Teens, especially, can be emotionally volatile. A phrase wrongly worded could be misinterpreted as an insult. Annoying ways while playing a friendly sport could turn into a full-blown fight…or worse. The point is we sin against others and relationships are broken. The youth group may be keeping deep emotions of anger and resentment beneath the surface.

This is bound to happen in any group short of perfection. But in Christ Jesus, there is a way for repentant sinners to be restored into beautiful relationships.

First off, we need to take a closer look at ourselves.

As youth leaders we ourselves will not be immune to chaotic relationships. Indeed the pressures of ministry may make leaders more prone to the temptation to hurt others. But one way we can lead the charge of preserving and restoring right relationships is to acknowledge this fact in ourselves and have the humility to indeed show that you are also a sinner. A sinner on the path of repentance.

Says Paul David Tripp,

“One of the ways I preach the Gospel is declaring my own need for it. And that can be done casually. I was talking to my 17-year-old son recently. I felt I’d been impatient with him. And I said: “It’s not going to be any surprise to you that I’m going to say I’m a sinner.” Well he laughed at that, because I also said: “You have a robust experience of the same.” Then I said, “You know there are times when I think of myself more than you, and last night was one of those times.” And he said, “I do the same thing with you Dad, and I forgive you.” After that exchange there was a warmth between us.

I think the same attitude of being humble and repentant can work wonders not only between parent and child but also for the youth worker with our relationships with our fellow peers and even those youth under our care.

We also need to look up. For God gives great priority to relationships. Christ Jesus says in the Gospel (Matt. 5:23-24):

“So if you are offering your gift at the altar and there remember that your brother has something against you, leave your gift there before the altar and go. First be reconciled to your brother, and then come and offer your gift.”

Translating this in the present day: If you are in the midst of worship and realize that you have offended [insert the name of a member of the youth group here]—stop your worship, make peace with him/her and then you can worship.

I would say that our relationships with others affect our relationship with God too.  Therefore, as youth leaders, helping your youth in mending their relationships will be very important to your ministry. So I pray you urge your youth to practice this, even as you model it in your life: If we are the ones in the wrong—make it a priority and run to forgiveness.

But what if we are the offended party?


“If your brother sins against you, go and tell him his fault, between you and him alone. If he listens to you, you have gained your brother. But if he does not listen, take one or two others along with you, that every charge may be established by the evidence of two or three witnesses. If he refuses to listen to them, tell it to the church. And if he refuses to listen even to the church, let him be to you as a Gentile and a tax collector. ~Matthew. 18:15-17

Go…” says the passage, telling us that we should begin the process that will lead to forgiveness even if we are the ones wronged. Not to offer forgiveness before a person owns up to wrongdoing, but rather to help one to realize that sin has occurred and lead both toward a restored relationship. What is necessary for that to happen is the courage of the offended party to confront his offender.

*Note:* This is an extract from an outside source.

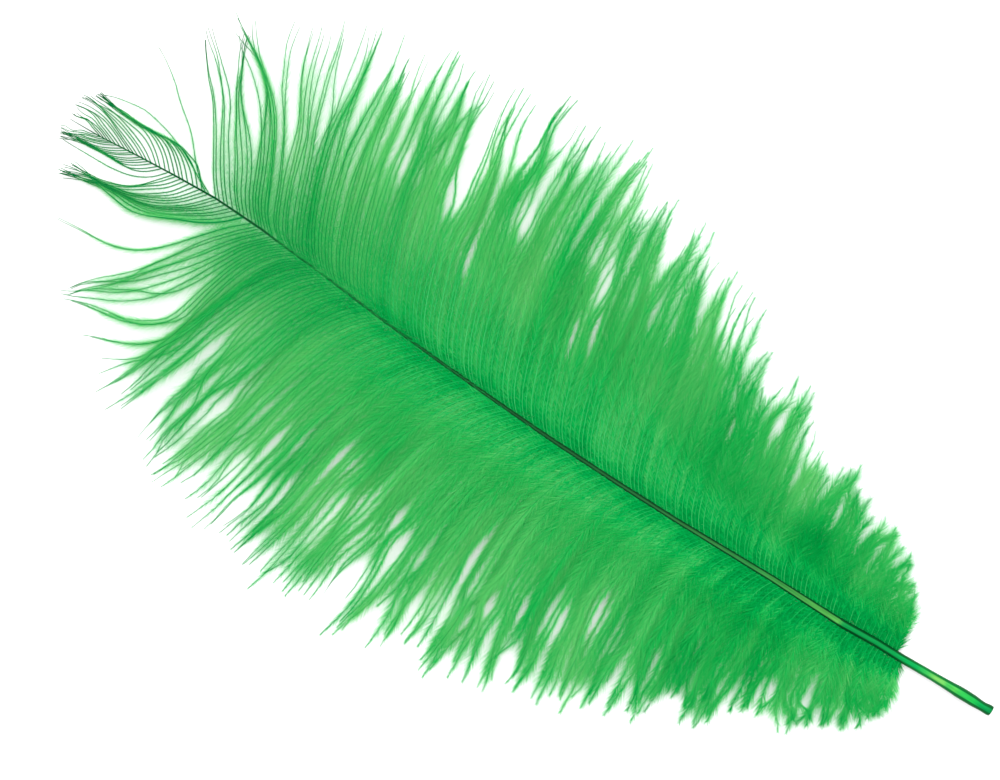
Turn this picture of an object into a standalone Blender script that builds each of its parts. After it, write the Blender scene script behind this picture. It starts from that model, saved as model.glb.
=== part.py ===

Too often, many misunderstandings and offenses reach the youth group (or the church) at large first, even before the person accused hears about it. Not because the one in the wrong refused to listen but because the one who felt the wrong did not have the courage to approach the other in a brotherly manner. And may have expressed his feelings to others…who told it to others. So if we are the ones wronged—still we should make it a priority that forgiveness be given a chance.

Sometimes though youth ministers have the unenviable role of being the mediator as one or both the people involved may not make the first step.

In this case–courage, wisdom and love is required in dealing with reconciliation. In situations like these, the sooner you bring people to the point of listening to one another the easier it will be to restore right relationship. For the purpose is always to gain a brother.

Our partner, the church, should not be forgotten in this. It is the last resort, usually when the problem is too big to handle and this takes the form of bringing the concerns to your immediate superior. We may be in charge of the youth but we don’t have all the answers to some problems and sometimes we may have to turn things over to people who are trained to handle these.

Let me say that this role as I have described here, the youth worker as a restorer of youth relationships is a great responsibility and not one to be taken lightly. Still, there is great joy to be found in it. Some time ago I was able to help two friends come to meet and discuss their differences and though the meeting did not end in agreement, there was a friendship preserved. One phrase stuck in my mind that later caused me to break down with tears, for I thought of Jesus saying these words to me: “Blessed are the peacemakers for they will be called sons of God.”